The process is fluid when the clock is running, so they added trade options as well.
“Sometimes you get a call and everything flips,” Trotz said. “But what you want to do is have a Plan A and a Plan B ahead of time.”
Kealty added that the many weeks of planning make draft day a little smoother.
“You’re trying to forecast who might take who,” he said. “Some years it’s fairly predictable, and other years it’s not.”
As we saw play out on Day 1 of the draft, the top five or six picks were relatively unsurprising. But the Predators knew after that, there was a chance to move up for the right price.
“That’s where all the preparation comes into play,” Kealty said. “You’ve got to be ready for all the different scenarios.”
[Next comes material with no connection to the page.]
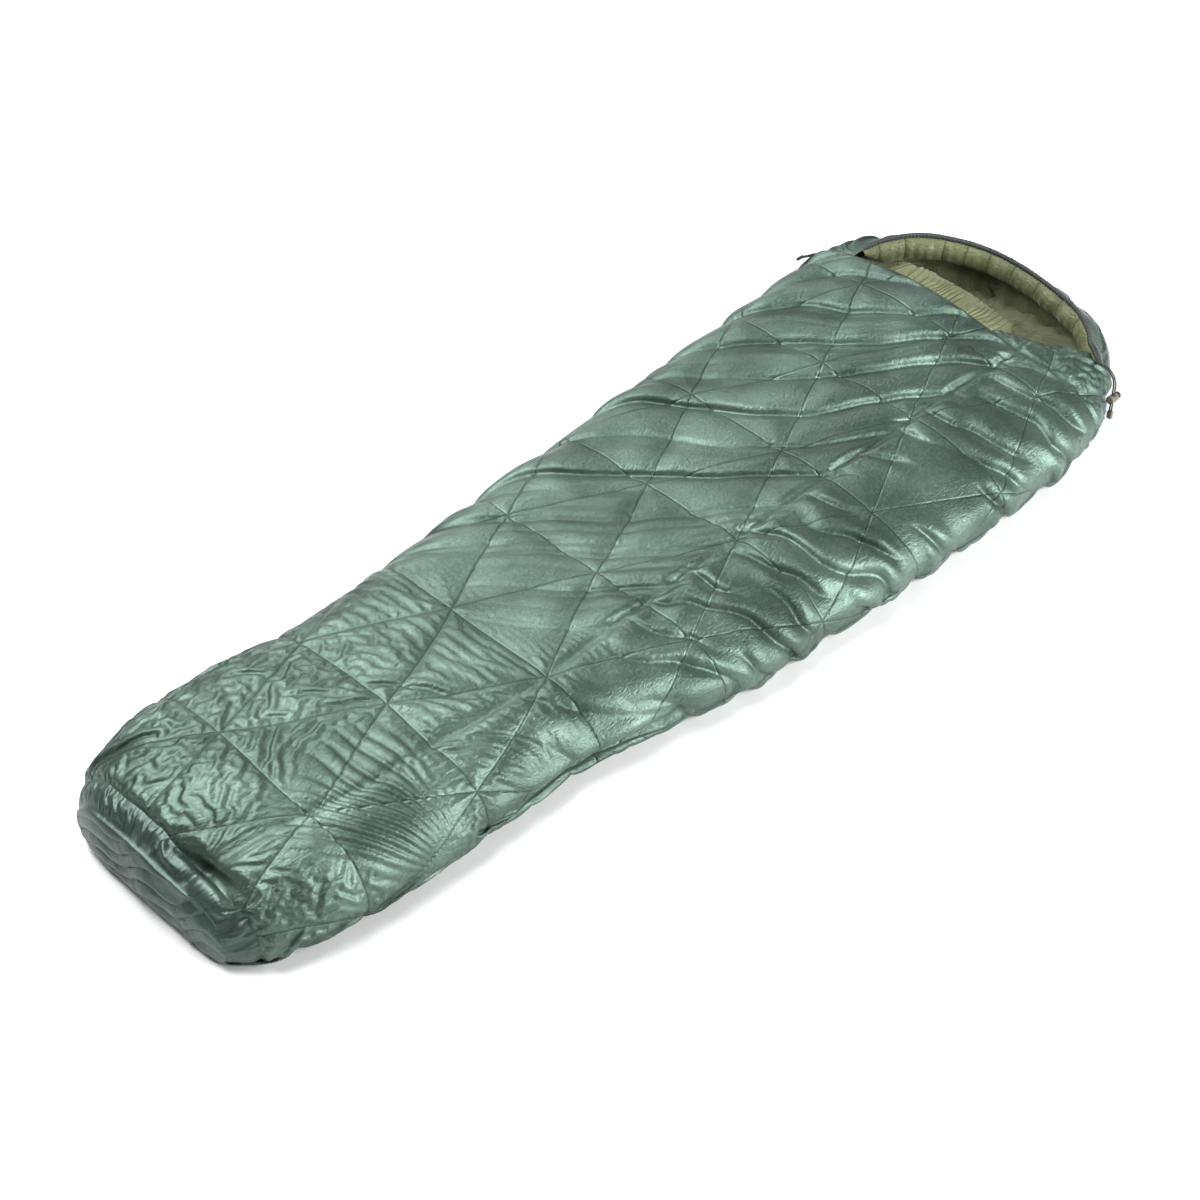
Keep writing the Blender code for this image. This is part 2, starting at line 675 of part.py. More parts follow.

Kealty happy with Predators’ later rounds of the draft
While most of the Predators’ pre-draft meetings were focused on landing Surin at No. 22., the team had seven more selections to consider on Saturday, the second day of the draft.
At No. 55, the Predators took forward Teddy Stiga out of the U.S. National Team Development Program in the USHL.
In the third round, they added defenseman Viggo Gustafsson at No. 77, plus two more forwards, both out of the CHL’s Western Hockey League: Miguel Marques at No. 87 and Hiroki Gojsic at No. 94.
“I thought we managed the day really well,” Kealty said. “We moved around a little bit, in the back half of the second, but still managed to get a few players we really like.”
The Predators added a few late-round picks, including their only goaltender of the draft, Jakub Milota, but with six of their eight draft picks being forwards, it’s clear where the team is looking to improve.
“We needed those offensive, attacking players,” Kealty said. “Modern NHL players, if you will.”
Hockey development takes time. Evaluating any draft class in the short run is difficult.
Some have criticized the Surin pick, saying there were other more highly rated players available on the board. But many also praised the Stiga pick, a player some considered to be a first-rounder.
“Those picks from 32 to 40 are pretty coveted,” Kealty said. “After Day 1, everyone’s trying to get up there. But Stiga was a guy we really liked. Like I said, I think we managed it really well.”